Paolo Valdemarin writes:


The basic idea is merge to the same server contents coming from:

- internal sources (accounting, trouble ticketing, exiting document management applications, other data bases: we should be able to get a feed from any internal app)

- k-logs (every member of the group has one)

- external news sources (general news, weblogs, specialized sources, scraped pages)

The output of the aggregator should be both html that people can browser with their browser and more feeds which could end up in personal aggregators or funneled in other applications.

Centralized aggregators should not necessarily mean that every user has to read all feeds. There should be both the kind of personalization allowed by personal aggregators (deciding which feeds to subscribe to) but also added vaue services that would allow users to discover additional sources of information and anyway give different relevance to different kind of information snippets that are displayed on the page.


Agreed!

Enterprise Software | PermaLink | Comments (2)

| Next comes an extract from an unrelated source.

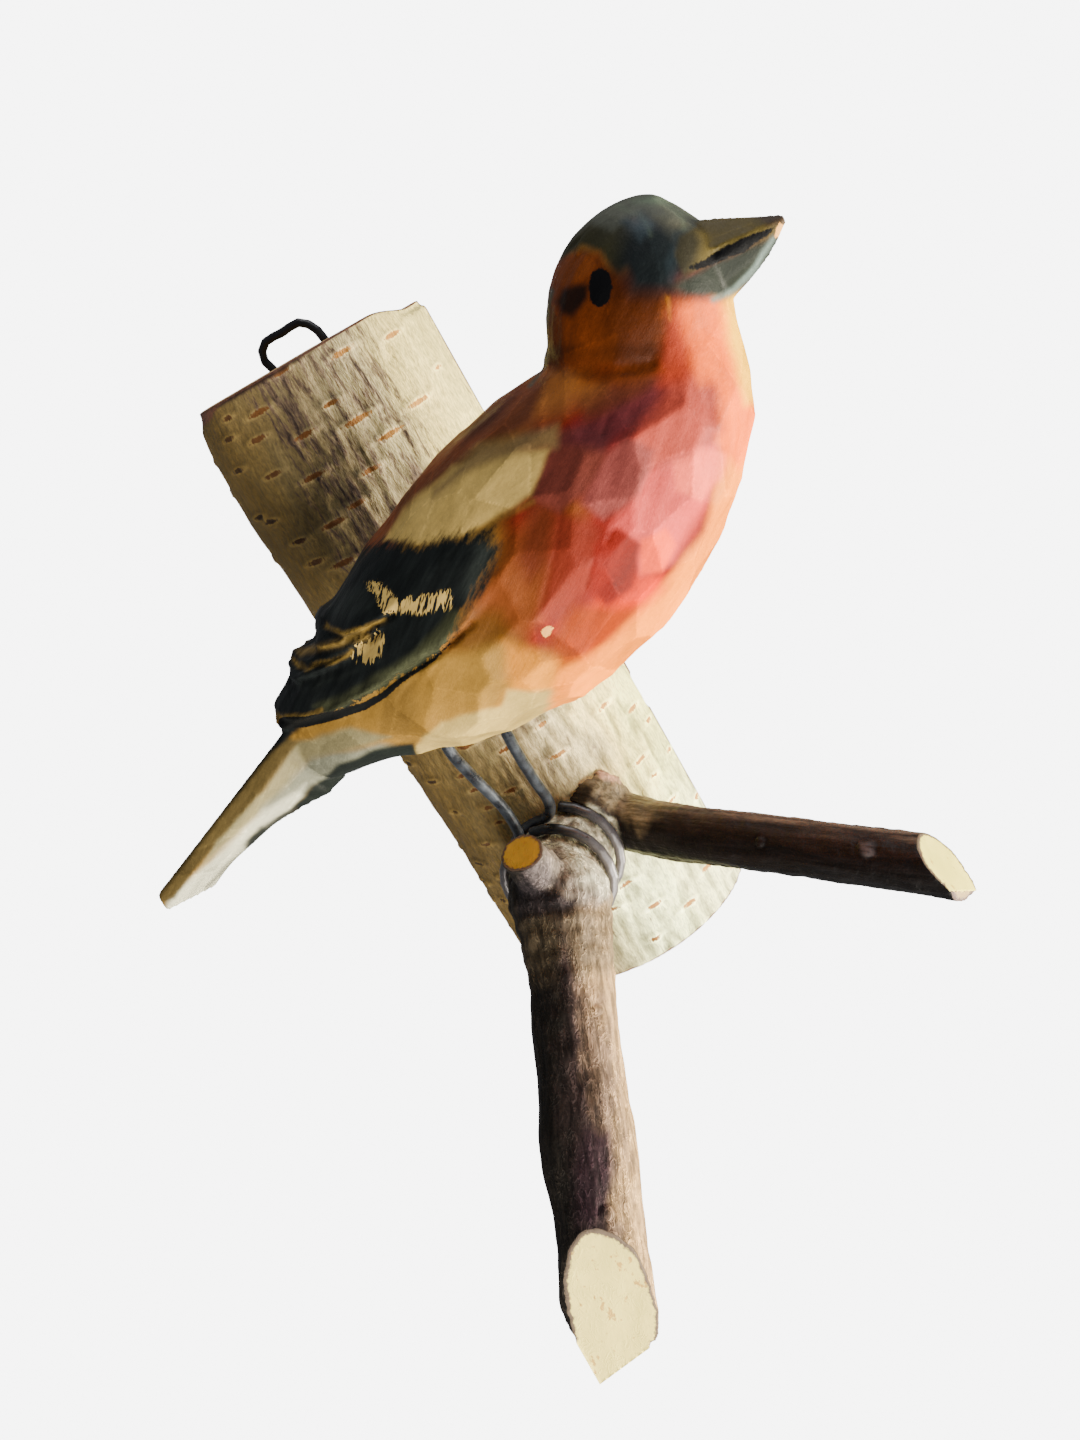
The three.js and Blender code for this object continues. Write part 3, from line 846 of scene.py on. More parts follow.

FYI - The entire site (klognews.com) is fundamentally based on the aggregation concept and requirements in this post. In fact, emergic.org (as you know) is aggregated/syndicated at:

http://myst-technology.com/mysmartchannels/public/aggregate/12141?model=user/klognews/web

To achieve this, we simply had to create a resource in MyST that identifies your RSS content as an aggregation source. All other aspects of the process happen naturally through XSLT rules-based models, including style and scheme of the presentation.

The MyST platform addresses each of the stated server-side aggregation requirements except one - we go a step further in terms of scraping. Scraping is useful in some cases, but is also decidely brittle. MyST uses a scriptable "channel gear" that provides powerful content intergation capabilities with things like Amazon's API, RSS, RDF, Google's API, and screen scraping through an xHTML parser. All items [regardless of their source] fall under the MyST user's security context.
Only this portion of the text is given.